ANALYSIS OF STRUCTURES

4.1 Introduction

The problems considered in the preceding chapters concerned the equilibrium of a single rigid body, and all forces involved were external to the rigid body. We now consider problems dealing with the equilibrium of structures made of several connected parts. These problems call for the determination not only of the external forces acting on the structure but also of the forces which hold together the various parts of the structure. From the point of view of the structure as a whole, these forces are internal forces.

In this chapter, three broad categories of engineering structures will be considered: Trusses:- which are designed to support loads and are usually stationary, fully constrained structures. Trusses consist exclusively of straight members connected at joints located at the ends of each member. Members of a truss, therefore, are two-force members , i.e., members acted upon by two equal and opposite forces directed along the member. Frames:- which are also designed to support loads and are also usually stationary, fully constrained structures. However, frames always contain at least one multiforce member , i.e., a member acted upon by three or more forces which, in general, are not directed along the member. Machines:- which are designed to transmit and modify forces and are structures containing moving parts. Machines, like frames, always contain at least one multiforce member.

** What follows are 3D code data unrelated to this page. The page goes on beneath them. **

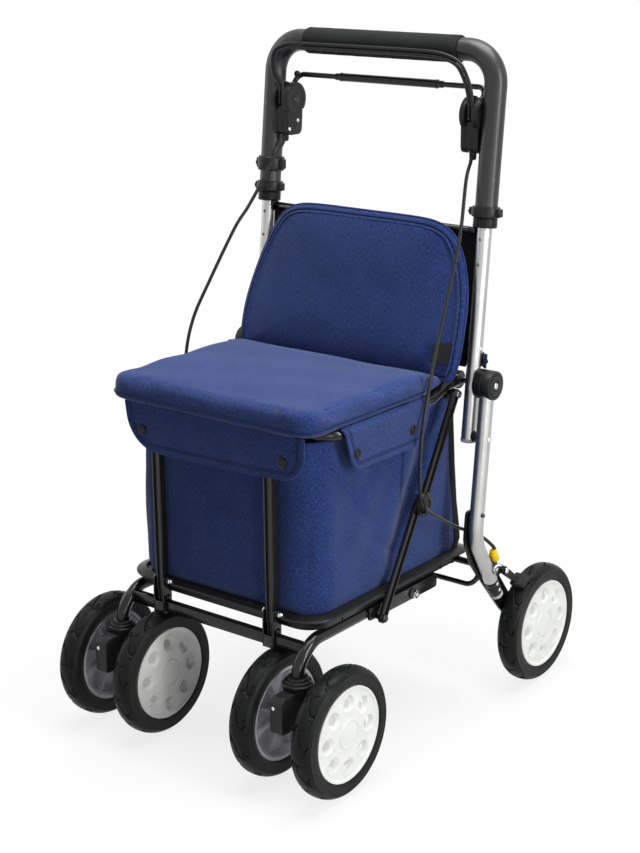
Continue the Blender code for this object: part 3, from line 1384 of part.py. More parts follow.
def make_shoe(label, side):
    """Brake shoe: an arm from its pivot to a curved pad just off the tyre."""
    toward = Vector((SHOE_PIVOT_Y + 0.034 - REAR_AXLE_Y, 0.157 - AXLE_HEIGHT)).normalized()
    inner_r = WHEEL_RADIUS + SHOE_GAP
    outer_r = inner_r + SHOE_THICKNESS
    middle = math.atan2(toward.y, toward.x)
    spread = 0.11
    outline = []
    for radius, angles in ((inner_r, (-1, 0, 1)), (outer_r, (1, 0, -1))):
        for a in angles:
            angle = middle + a * spread
            outline.append((REAR_AXLE_Y + radius * math.cos(angle), AXLE_HEIGHT + radius * math.sin(angle)))
    low, high = sorted((side * (REAR_WHEEL_X - SHOE_WIDTH / 2), side * (REAR_WHEEL_X + SHOE_WIDTH / 2)))
    shoe = outline_plate("brake_shoe_" + label, outline, low, high)
    end_y = REAR_AXLE_Y + (outer_r - 0.002) * math.cos(middle)
    end_z = AXLE_HEIGHT + (outer_r - 0.002) * math.sin(middle)
    arm_x = sorted((side * (LEG_X - 0.0015), side * (LEG_X + 0.0045)))
    arm = outline_plate("shoe_arm_" + label, [
        (SHOE_PIVOT_Y - 0.005, SHOE_PIVOT_Z + 0.002), (SHOE_PIVOT_Y + 0.002, SHOE_PIVOT_Z + 0.0055),
        (end_y + 0.004, end_z + 0.001), (end_y - 0.003, end_z - 0.004), (SHOE_PIVOT_Y - 0.002, SHOE_PIVOT_Z - 0.005),
    ], *arm_x)
    bore = cylinder(
        "shoe_bore_" + label, (side * 0.18, SHOE_PIVOT_Y, SHOE_PIVOT_Z), (side * 0.22, SHOE_PIVOT_Y, SHOE_PIVOT_Z),
        SHOE_PIN_RADIUS + CLEARANCE, 12,
    )
    join(shoe, arm)
    cut(shoe, bore)
    finish(shoe, PLASTIC_BLACK)


def main():
    """Build every sub-part."""
    make_rear_wheels()
    make_casters()
    make_base_frame()
    make_tray()
    make_bag()
    make_posts()
    make_braces()
    make_seat_frame()
    make_seat_cushion()
    make_backrest()
    make_flaps()
    make_rear_steel_frame()
    make_legs()
    make_uprights()
    make_handle()
    make_brake_housings()
    make_brake_bar()
    make_link_cables()
    make_brake_cables()
    make_wheel_brakes()


main()
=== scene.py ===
"""Looks of the shopping rollator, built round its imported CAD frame.

Metres, +Z up, X across, -Y to the front. Every piece rides on a body of the frame, so one script
serves all poses. Each sub-assembly is a class; Studio makes the floor, the lamps and the camera.
"""

import enum
import logging
import math
from dataclasses import dataclass
from typing import Callable, Iterable, Sequence

import bmesh
import bpy
import numpy as np
from mathutils import Matrix, Vector


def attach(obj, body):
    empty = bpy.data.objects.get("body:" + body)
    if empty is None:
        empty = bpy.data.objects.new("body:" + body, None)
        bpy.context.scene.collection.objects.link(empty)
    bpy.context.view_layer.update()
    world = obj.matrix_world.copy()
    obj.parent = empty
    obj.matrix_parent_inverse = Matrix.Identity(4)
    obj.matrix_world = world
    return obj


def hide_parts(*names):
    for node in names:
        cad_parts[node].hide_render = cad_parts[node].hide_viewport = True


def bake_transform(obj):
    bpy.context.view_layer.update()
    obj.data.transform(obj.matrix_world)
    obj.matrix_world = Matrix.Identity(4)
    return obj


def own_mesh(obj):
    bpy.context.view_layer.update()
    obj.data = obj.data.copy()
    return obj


logging.basicConfig(level=logging.INFO, format="%(message)s")
LOG = logging.getLogger("rollator")

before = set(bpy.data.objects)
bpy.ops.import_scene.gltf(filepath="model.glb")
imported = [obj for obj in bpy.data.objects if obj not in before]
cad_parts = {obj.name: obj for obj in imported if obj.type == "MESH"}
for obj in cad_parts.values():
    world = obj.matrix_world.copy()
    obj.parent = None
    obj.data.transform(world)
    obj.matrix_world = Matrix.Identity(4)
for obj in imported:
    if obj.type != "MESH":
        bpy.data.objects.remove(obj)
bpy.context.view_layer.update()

Pair = tuple[float, float]
Triple = tuple[float, float, float]
Outline = Sequence[Pair]
Points = Sequence[Sequence[float]]
Piece = bpy.types.Object
Socket = bpy.types.NodeSocket

# Pivots and axles in the side view, as (y, z).
REAR_AXLE: Pair = (0.216, 0.08179)
FOLD_BAR: Pair = (0.0915, 0.1992)
SEAT_PIVOT: Pair = (0.088, 0.446)
POST_FOOT: Pair = (-0.217, 0.1867)
POST_HEAD: Pair = (-0.2205, 0.4335)
BRACE_HEAD: Pair = (0.058, 0.436)
BRACE_ELBOW: Pair = (-0.013, 0.309)
BRACE_FOOT: Pair = (-0.088, 0.1775)
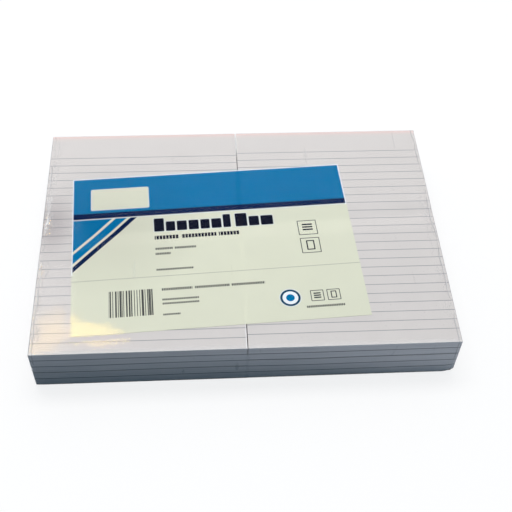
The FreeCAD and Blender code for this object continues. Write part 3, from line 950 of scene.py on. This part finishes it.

The truss is one of the major types of engineering structures. It provides both a practical and an economical solution to many engineering situations, especially in the design of bridges and buildings. A typical truss is shown in Fig. 4.1a. A truss consists of straight members connected at joints. Truss members are connected at their extremities only; thus no member is continuous through a joint. In Fig. 4.1a , for example, there is no member AB ; there are instead two distinct members AD and DB. Most actual structures are made of several trusses joined together to form a space framework. Each truss is designed to carry those loads which act in its plane and thus may be treated as a two-dimensional structure. Figure 4.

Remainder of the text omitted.